There were darker traits, however, in the religious leaders than in the crowd; and this the Spirit next brings before us. “The officers therefore came unto the high priests and Pharisees, and to them they said, Why did ye not bring Him? The officers answered, Never man so spake as this man.4 The Pharisees therefore 5 answered them, Are ye also deceived? Did any one of the rulers believe on him, or of the Pharisees? But this crowd, that knoweth not the law, are accursed.” (Vers. 45-49.) Here conscience answered to the words of the Lord in such a manner at least as to draw out before their masters an involuntary confession of the power with which He spoke. It was not as the scribes. But the Pharisees, with invincible hardness, retort on their weakness, challenge them to produce one of the rulers of the Pharisees that believed, and betray their contempt for the mass of their countrymen.
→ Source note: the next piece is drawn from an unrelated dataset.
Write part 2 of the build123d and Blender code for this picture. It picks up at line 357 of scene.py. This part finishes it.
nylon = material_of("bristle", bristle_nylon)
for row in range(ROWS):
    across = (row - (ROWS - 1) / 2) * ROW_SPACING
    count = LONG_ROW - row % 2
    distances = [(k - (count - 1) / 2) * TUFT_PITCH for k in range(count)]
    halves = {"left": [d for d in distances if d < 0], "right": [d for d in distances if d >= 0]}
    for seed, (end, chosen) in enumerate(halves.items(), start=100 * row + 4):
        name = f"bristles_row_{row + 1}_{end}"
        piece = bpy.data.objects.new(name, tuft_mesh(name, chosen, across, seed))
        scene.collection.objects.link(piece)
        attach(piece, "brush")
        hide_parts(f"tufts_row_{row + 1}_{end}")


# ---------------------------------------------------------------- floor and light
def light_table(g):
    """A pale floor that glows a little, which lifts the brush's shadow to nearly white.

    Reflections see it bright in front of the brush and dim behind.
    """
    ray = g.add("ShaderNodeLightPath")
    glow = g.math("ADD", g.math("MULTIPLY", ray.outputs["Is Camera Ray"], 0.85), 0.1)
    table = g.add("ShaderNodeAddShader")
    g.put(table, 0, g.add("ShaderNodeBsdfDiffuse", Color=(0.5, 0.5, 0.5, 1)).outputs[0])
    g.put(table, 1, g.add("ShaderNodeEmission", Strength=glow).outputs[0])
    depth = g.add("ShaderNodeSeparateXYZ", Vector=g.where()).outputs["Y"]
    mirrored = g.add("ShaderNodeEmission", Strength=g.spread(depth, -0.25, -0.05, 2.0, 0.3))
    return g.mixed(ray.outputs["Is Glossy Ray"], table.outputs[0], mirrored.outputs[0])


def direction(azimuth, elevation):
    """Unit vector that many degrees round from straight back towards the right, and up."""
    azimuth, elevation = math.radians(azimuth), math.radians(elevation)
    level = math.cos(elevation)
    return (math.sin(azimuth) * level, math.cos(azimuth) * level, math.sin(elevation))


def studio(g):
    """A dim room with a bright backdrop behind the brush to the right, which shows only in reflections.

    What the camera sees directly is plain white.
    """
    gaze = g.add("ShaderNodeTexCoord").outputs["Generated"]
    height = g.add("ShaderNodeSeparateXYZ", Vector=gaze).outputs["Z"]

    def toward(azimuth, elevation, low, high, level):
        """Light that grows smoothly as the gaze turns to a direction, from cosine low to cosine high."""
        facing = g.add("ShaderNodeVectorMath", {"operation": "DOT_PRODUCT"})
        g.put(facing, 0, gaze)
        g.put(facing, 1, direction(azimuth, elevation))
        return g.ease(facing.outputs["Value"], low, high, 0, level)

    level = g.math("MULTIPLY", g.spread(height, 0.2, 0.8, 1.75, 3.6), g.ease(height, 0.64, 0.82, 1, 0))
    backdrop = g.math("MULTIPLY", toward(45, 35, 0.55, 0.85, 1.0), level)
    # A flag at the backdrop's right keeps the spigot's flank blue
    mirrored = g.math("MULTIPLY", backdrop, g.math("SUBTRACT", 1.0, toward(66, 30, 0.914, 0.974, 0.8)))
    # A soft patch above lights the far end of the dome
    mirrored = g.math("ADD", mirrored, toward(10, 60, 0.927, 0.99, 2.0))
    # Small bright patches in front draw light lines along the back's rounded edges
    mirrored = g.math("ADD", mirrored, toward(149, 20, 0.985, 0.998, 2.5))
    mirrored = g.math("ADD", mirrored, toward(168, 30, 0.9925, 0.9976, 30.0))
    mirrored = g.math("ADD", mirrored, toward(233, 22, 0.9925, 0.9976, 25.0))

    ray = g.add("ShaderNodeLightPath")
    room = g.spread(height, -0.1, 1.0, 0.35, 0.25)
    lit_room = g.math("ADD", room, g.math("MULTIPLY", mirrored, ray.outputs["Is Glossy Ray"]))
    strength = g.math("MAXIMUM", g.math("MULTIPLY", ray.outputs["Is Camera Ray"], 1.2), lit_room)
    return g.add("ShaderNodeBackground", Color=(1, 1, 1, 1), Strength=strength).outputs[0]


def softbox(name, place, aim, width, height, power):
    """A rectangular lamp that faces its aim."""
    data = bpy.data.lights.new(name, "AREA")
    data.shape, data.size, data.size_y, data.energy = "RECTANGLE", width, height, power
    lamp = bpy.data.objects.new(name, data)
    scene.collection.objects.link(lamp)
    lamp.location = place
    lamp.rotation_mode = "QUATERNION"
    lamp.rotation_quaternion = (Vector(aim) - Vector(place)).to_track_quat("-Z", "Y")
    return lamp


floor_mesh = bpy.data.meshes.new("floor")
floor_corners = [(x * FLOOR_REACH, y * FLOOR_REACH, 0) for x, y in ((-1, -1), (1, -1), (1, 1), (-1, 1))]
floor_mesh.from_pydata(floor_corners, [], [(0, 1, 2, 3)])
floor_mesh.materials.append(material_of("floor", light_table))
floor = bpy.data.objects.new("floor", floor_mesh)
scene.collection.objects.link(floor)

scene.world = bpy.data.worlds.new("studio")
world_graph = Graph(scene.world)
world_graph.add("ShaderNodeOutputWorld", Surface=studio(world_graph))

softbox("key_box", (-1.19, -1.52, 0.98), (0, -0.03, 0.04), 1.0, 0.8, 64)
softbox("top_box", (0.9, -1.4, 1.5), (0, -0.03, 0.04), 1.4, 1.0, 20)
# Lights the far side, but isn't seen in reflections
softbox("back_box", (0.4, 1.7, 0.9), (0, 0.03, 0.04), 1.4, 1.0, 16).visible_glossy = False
Boasting in law, they, by transgression of the law, and far worse, were then dishonoring God. But God brings forward an unexpected, even if feeble, witness from among themselves, not only a Pharisee but a ruler.
“Nicodemus6 saith unto them, being one of them, Doth our law judge the man, unless it have first heard from him, and known what he doeth? They answered and said to him, Art thou also out of Galilee? Search and see that no prophet ariseth7 out of Galilee.” (Vers. 50-52.) Unable to resist the righteous requirement of their own law, they proved that their insubjection had a deeper root by their haughty contempt, not now of the ignorant rabble, but of not the least of their own chiefs; and, as usual, they manifest that men are never so sure to err as when most confident in an arm of flesh. Indeed, it is the fatality of tradition mongers to be always astray, whether in Judaism or in Christendom. Scripture alone is reliable; and those who profess to be ruled by scripture as interpreted by tradition, will be found, like all who serve two masters, to hold to tradition and its uncertainty, and to despise scripture spite of its divine authority, with a blindness to their own state which is truly pitiable though not less censurable also. Thus Eusebins, though by no means the least able or the most superstitious of the Fathers, makes the grossest mistakes in reporting ecclesiastical facts from the Acts of the Apostles, or elsewhere. So here the Pharisees assume that no prophet arises out of Galilee. They were wrong in every possible way. Were they prophets to speak for God at that time? Had they never heard of Jonah or Nahum? The greatest of the prophets who wrote not—the mysterious Tishbite—who had arisen, and will yet again arise, was of Gilead, and so even more remote than Galilee from the seat of religious pride, being on the east of the Jordan. But the truth is, that the One their soul abhorred, on whom the poor of the flock waited, had come forth out of Bethlehem Ephratah, whose goings forth have been from of old, from the days of eternity. Of Him they were profoundly ignorant, though law and prophets everywhere testified to Him; but the pillar of the clouds which encompassed Him gave no light to the proud men of Jerusalem. Their darkness comprehended not the true light.
 
1. πόλλοι is added by some eleven uncials and most cursives, &c, as in Text. Rec, contrary to à Β D L Τ X and some other of the most ancient authorities.
2. τῶν λόγων à B D F G H K L M T U Γ Α Π and many more witnesses, many of which give τούτων also, contrary to Text. Rec, which on inferior authority has τὸι׳ λ.
3. Text. Rec. adds δέ with some cursives.
4. Besides a difference in collocation, א &c. add λαλεὶ; others omit the clause, perhaps by δμοιοτέλευτον or tηrough love of brevity.
5. à D, twelve cursives, &c, omit οὗν
6. Text. Rec. adds ὁ ἐλθὼν νυκτὸς πρὸς α'ντόν, with E G H M S Γ Λ, most cursives (probably from 19:89), some, as Κ U Δ Π, putting ν. after π. αὐ., and others, as àcorr Β LT, &c, omitting v. and adding πρότερον, and others giving both, as X and some cursives and ancient versions. Tischendorf goes so far as to omit the clause with àp.m.
7. ἐγείρεται à Β D Κ Smg Τ Γ Δ Π, many cursives, Latin and other ancient versions, ἐγήγερται Text. Rec. following many uncials, cursives, &c.